Election predictions have a horrible way of going wrong. Still, it would seem safe to hazard the guess that, despite all the promising noises being made by all concerned, the Third Front does not look like it is going anywhere in a hurry. For one, there is the issue of the Bahujan Samaj Party chief and Uttar Pradesh Chief Minister, Ms Mayawati, stating before a belated retraction that she is in only as long as she is the prime ministerial candidate, prompting the Samajwadi Party’s Amar Singh to allege that there is a covert understanding between the BJP and the BSP. Then, the Biju Janata Dal which has just snapped ties with the BJP has not fully endorsed the Front either — its spokespersons are saying that the party will support whichever government at the Centre promises it the best deal for Orissa (the kind of stance that Chandrababu Naidu extracted for Andhra Pradesh in return for his support to the National Democratic Alliance when it was in office). By way of contrast, the Left is an integral part of the Front but, judging by the way things are going in the two large states where it has a presence, it looks likely to come back with far fewer seats than it enjoyed in the 14th Lok Sabha.
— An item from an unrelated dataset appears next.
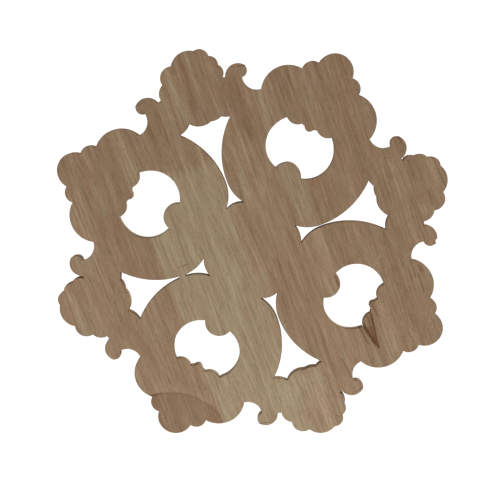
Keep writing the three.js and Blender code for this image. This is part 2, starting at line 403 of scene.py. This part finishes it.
hook_outline = [
    sepal[:2],
    hook_bulb[:2],
    hook_valley[:2],
    hook_foot[:2],
    (hook_foot[0] - hook_bulb[2], hook_foot[1] - hook_bulb[2]),
    (sepal[0], sepal[1] - sepal[2] / 2),
]
hook = combined(turned(sepal, sepal_height), [
    turned(hook_bulb, bulb_height),
    plate(hook_outline, -saw_allowance, level(0.12)),
])
hook = combined(hook, [flared(hook_valley)], "DIFFERENCE")
hook = combined(hook, [turned(hook_nose, lambda share, angle: 0.6 * dome(share))])
rose = combined(hook, [copied(hook, mirrored=True)])
rose = combined(rose, [petal(place) for place in outer_petals])
rose = combined(rose, [
    turned(rose_heart, lambda share, angle: 0.3 * (1 - share)),
    turned(whorl, whorl_height, whorl_wave),
])

# The flower's middle
# Four short petals fill the corners between the tongues, and a boss with a beaded collar covers
# their roots. A plain round ground ties everything together below them.
short_petal_end = circle(0, 0.1324, 0.1083)
flower_field = circle(0, 0, 0.228)
boss = circle(0, 0, 0.08)
boss_beads = 14


def boss_height(share, angle):
    if share > 0.62:
        collar = 0.85 * dome((share - 0.82) / 0.18)
        bead = flute(boss_beads * angle / (2 * math.pi))
        return max(0.0 if share > 0.82 else 0.68, collar * (0.76 + 0.24 * bead))
    return max(0.73, 0.9 + 0.1 * dome(share / 0.55)) if share < 0.55 else 0.73


middle = turned(flower_field, lambda share, angle: 0.0)
short_petal = leaf(flower_root, short_petal_end, 0.58, 3)
eighth = math.pi / 4
middle = combined(middle, [copied(short_petal, turn * eighth) for turn in (1, 3, 5, 7)])
middle = combined(middle, [turned(boss, boss_height)])
bpy.data.objects.remove(short_petal)

# Joining and sawing flat
# All of it is one piece of wood. The left-hand roses are as drawn and the right-hand ones mirrored,
# so all four lean upwards. One slit stays bridged where the saw missed it, and one hook is chipped.
slit_web = (0, 0.356 * reach)
slit_web_width = 0.005
corner_web = circle(0.1887, -0.128, 0.0063)
chip = circle(-0.2601, 0.8388, 0.0105)
saw_cells = 24
flat_snap = 1e-5
arris = 0.0004
gouge_depth = 0.00025
gouge_width = 0.0045
gouge_start = 0.001
gouge_fade = 0.003
crease_angle = math.radians(32)

chip_cut = plate(arc(chip, 0, 2 * math.pi)[:-1], -2 * saw_allowance, thickness + saw_allowance)
chipped_rose = combined(copied(rose), [chip_cut], "DIFFERENCE")
quarter = math.pi / 2
applique = combined(middle, [copied(ring, turn * quarter) for turn in range(4)])
applique = combined(applique, [
    copied(chipped_rose, eighth),
    copied(rose, 3 * eighth),
    copied(rose, -eighth, mirrored=True),
    copied(rose, -3 * eighth, mirrored=True),
])
half_web = slit_web_width / 2
web_outline = [
    (side * half_web, slit_web[1] + end * half_web)
    for side, end in ((-1, -1), (1, -1), (1, 1), (-1, 1))
]
web = plate(web_outline, -saw_allowance, edge_thickness)
web.data.transform(Matrix.Rotation(-3 * eighth, 4, "Z"))
corner_disc = plate(arc(corner_web, 0, 2 * math.pi)[:-1], -saw_allowance, edge_thickness)
applique = combined(applique, [web, corner_disc])

# What takes off the back is divided in squares, so that no face of the flat back is large
bpy.ops.object.select_all(action="DESELECT")
bpy.ops.mesh.primitive_grid_add(x_subdivisions=saw_cells, y_subdivisions=saw_cells, size=2.2 * reach)
saw = bpy.context.object
in_edit_mode(saw)
bpy.ops.mesh.extrude_region_move(TRANSFORM_OT_translate={"value": (0, 0, -thickness)})
closed_up()
applique = combined(applique, [saw], "DIFFERENCE")
for leftover in (ring, rose, chipped_rose):
    bpy.data.objects.remove(leftover)

# The sharp edge round the back is sanded off: the outline there is drawn in along its walls
in_edit_mode(applique)
bpy.ops.mesh.bisect(plane_co=(0, 0, arris), plane_no=(0, 0, 1))
bpy.ops.object.mode_set(mode="OBJECT")
outward = {}
for face in applique.data.polygons:
    if abs(face.normal.z) < 0.5:
        for index in face.vertices:
            if applique.data.vertices[index].co.z < arris / 2:
                outward[index] = outward.get(index, Vector()) + face.normal * face.area
for index, direction in outward.items():
    applique.data.vertices[index].co -= direction.normalized() * arris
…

For all that, the Front could well emerge as the key swing factor in the next Lok Sabha, especially if the AIADMK, BSP and Left between them win something like 100 seats (a number that is certainly within the realm of possibility). That would mean that it becomes hard for either of the two main parties to form any kind of stable government without the support of the Front. In other words, it would look as though India is probably headed for another coalition, far messier than either the NDA or the UPA that have ruled the country for the past 11 years; it will also be a coalition whose longevity becomes a matter of semi-permanent speculation.
That cannot possibly be good news for the economy. If the depressed global and local economic conditions aren’t enough to keep companies from investing, and investors abroad from sending in funds, a messy political scenario will act as a further deterrent. What should cause worry is the cost of such arrangements. Consider, for instance, the cost that the economy is paying right now for the UPA being in power — the Dravida Munnetra Kazhagam pretty much decided the way the telecom ministry should be run and cocked a snook at even the Prime Minister who publicly objected to the manner in which the last lot of mobile phone licences was handed out for virtually a fifth or a sixth of their market value. The Nationalist Congress Party, similarly, runs the aviation ministry in the manner it wants; the evidence of the favouritism shown to the company running Delhi airport is too blatant to miss. Coal licences, till recently, were given out in an arbitrary manner ... the list goes on.
To repeat a point that this newspaper has made earlier, coalitions have taken on the nature of the old mansabdari system — the greater the number of horses (read soldiers) you can offer to the king, the greater the size of the territory for you to pillage. Not a very happy sign for an economy that faces a fiscal over-run, complex monetary challenges, risk to its credit ratings, and an economy-wide slowdown.